Hi! I want to implement next in Pytorch.
For example, for sequenced hidden layers, combine hidden layers in some window, calculate loss and then update the weights.
Slide window for one step, find loss and update the weights in that window.
Repeat.

I think that it can be done while backprop, hold the computation graph as it is without freeing it, and free the computation graph when the hidden layer falls outside the window.
It is possible not to free the computation graph while backward by using retain_graph(), but I don’t know how to free computation graph for held arbitrary part.
Can you help me? Or is there any better solution?
By the way, it is not realistic to recalculate the hidden layers every time I update in terms of data size.

Also, can you tell me which class holds computation graph?
And, is it possible to display the computation graph?

There is no current way to easily see the computation graph from python.
The only thing that keep it alive though is the output Variable that it was used to compute. So keeping a computation graph used to compute a Variable is as easy as storing this Variable somewhere, like in a list. Then when you remove it from the list (and no other python variable reference it), then the computational graph will be destroyed.

Thank you for your reply.
I see. By the way, is there a way to explicitly free a partial calculation graph?
E.g. when a variable has a computation graph calculated from n hidden layers, free its computation graph up to n - 10?

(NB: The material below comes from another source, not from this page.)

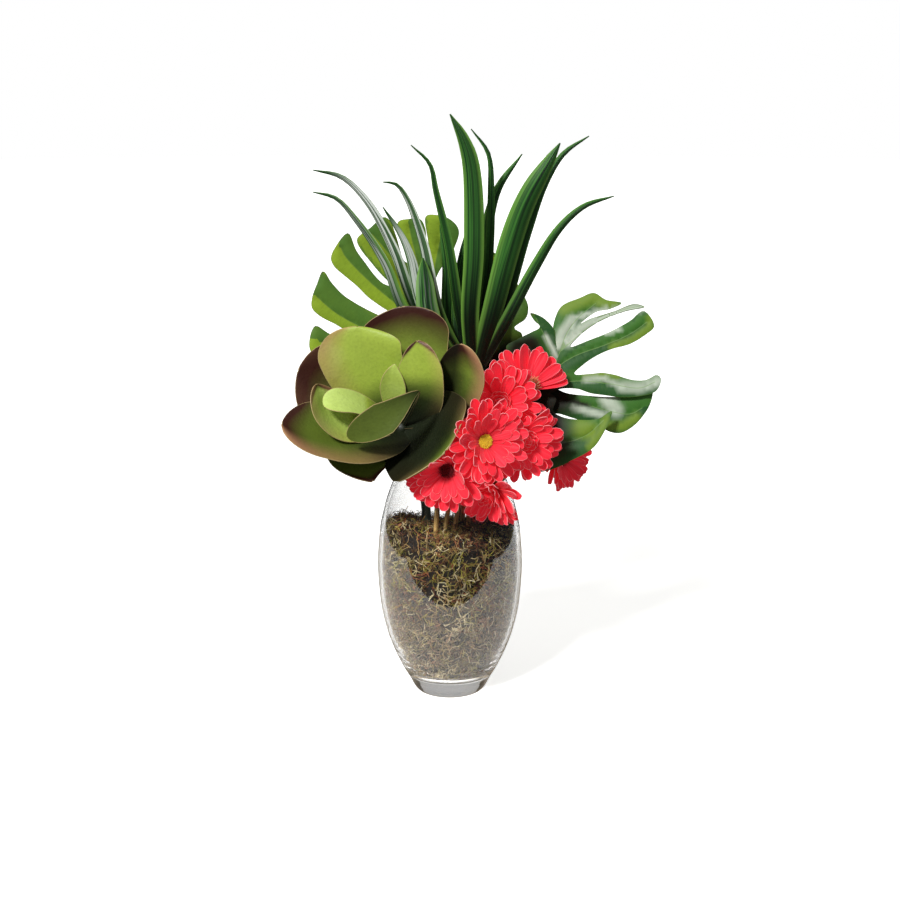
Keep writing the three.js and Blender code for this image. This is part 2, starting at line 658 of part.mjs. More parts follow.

You could keep the hidden Variables in a python list and do something like this…

new_hidden = some_calculation(..)
hiddens.append(new_hidden)
while len(hiddens) > max_history:
hiddens.pop(0)
hiddens[0].detach_() # stops backpropagation from going any further back
# do stuff with hiddens

As far as I can tell from its source code .detach() will remove any prior history a Variable has, but still keep the graph connections to any Variables calculated using its value.